Think of online dating sites as an analogy. Persons who subscribe to the service go through a process of defining their “self.” A person should specify physical information (hair color, height, weight), personal details (education, occupation, date of birth), and lifestyle (smoking, drinking, willingness to relocate). While these details are factual, similar to details about demography or geography, other details are more complex: “my life ambitions are…”, “my personality is best described as…”, “the things I could never live without are…”, “for fun, I like to…”. Studies show that persons who subscribe to online dating websites define their identity by referring to three aspects of their self. The first is the actual self. People write factual details about their weight and height. The second is the ideal self. People write details that they believe to be factual. A person can describe his “body style” as muscular and athletic, even though his real body is plump and flabby.

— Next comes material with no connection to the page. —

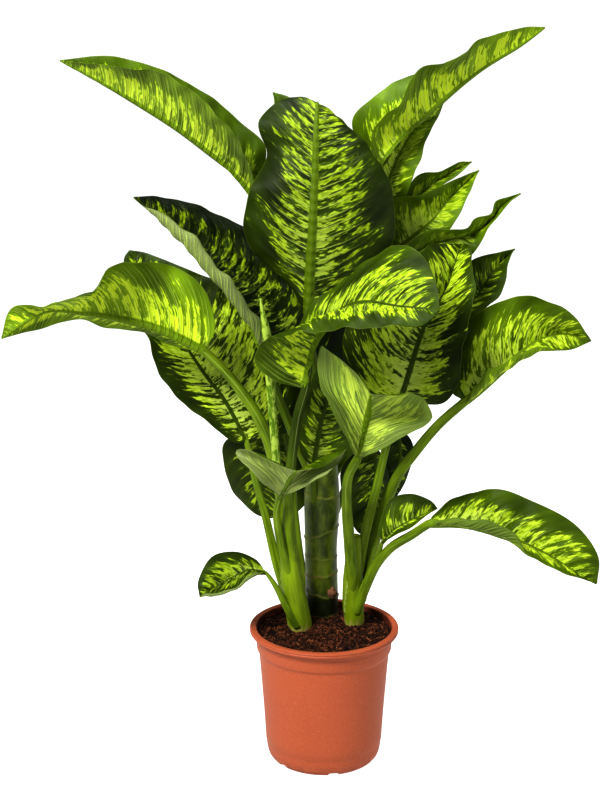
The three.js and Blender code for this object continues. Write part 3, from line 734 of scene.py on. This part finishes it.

A person may choose a wrong description of his self not because he lies, but because he indeed believes that he has an athletic body style; this is an imagined “self.” The third is the ought-to-be self. People write details that are fiction since they want others to believe that they possess certain attributes. For instance, a woman may say that she likes classical music, even though she really likes techno music, because she believes that classical music will further impress her targeted audience.

Liberal states don’t ask immigrants to be “like us,” but better than us. Citizenship tests don’t focus on what British actually are, but on what they think they are (the ideal self). By means of immigration laws, states develop an imagined story of a culturally homogenous group that speaks the same language, shares the same values, and celebrates the same holidays—as if all people are the same. They offer a fictional description of who they are by romanticizing who they were or want to be. Then, they ask to impose part of this prescription on immigrants in order to promote cohesion and unity.

National Identity and Global Migration

What can immigration policy teach us about national identity? On one hand, some National identity debates end up with seemingly trivial issues, items of popular culture like movies, carnivals, and sports. This “Disneyfication of cultural difference,” as termed by Will Kymlicka, may be the greatest indicator of a national identity crisis. Political leaders in the West declare the death of multiculturalism and seek to focus on “our” culture, yet cannot pinpoint exactly what this culture is. In a sense, they find out that the shared culture is, at best, a particular version of political liberalism.

On the other hand, some national identity debates end up with “high culture”—Rembrandt, Molière, Nietzsche, or Shakespeare. As a large percentage of the public is not well-versed in this information, this looks like an attempt to romanticize collective identity. It may be more what we think we are (ideal self), or want other people to think we are (ought-to-be self), than who we are (actual self).

Talking about the national identities in an age of globalization may seem a bit old fashioned. Trans-cultural diffusion is greater today than in any other period in human history. In the contemporary world, ideas come and go— through free markets, international media, and the Internet—and the notion of cultural exceptionalism faces multiple challenges. The “other” is present in national boundaries not just physically but spiritually. Cultures change, and they will continue to change more rapidly than ever. Even if states can control the flow of people, they can hardly control the flow of cultures. It is too early to predict whether we are witnessing the “swan song” of the old structure of national identity, or its transformation.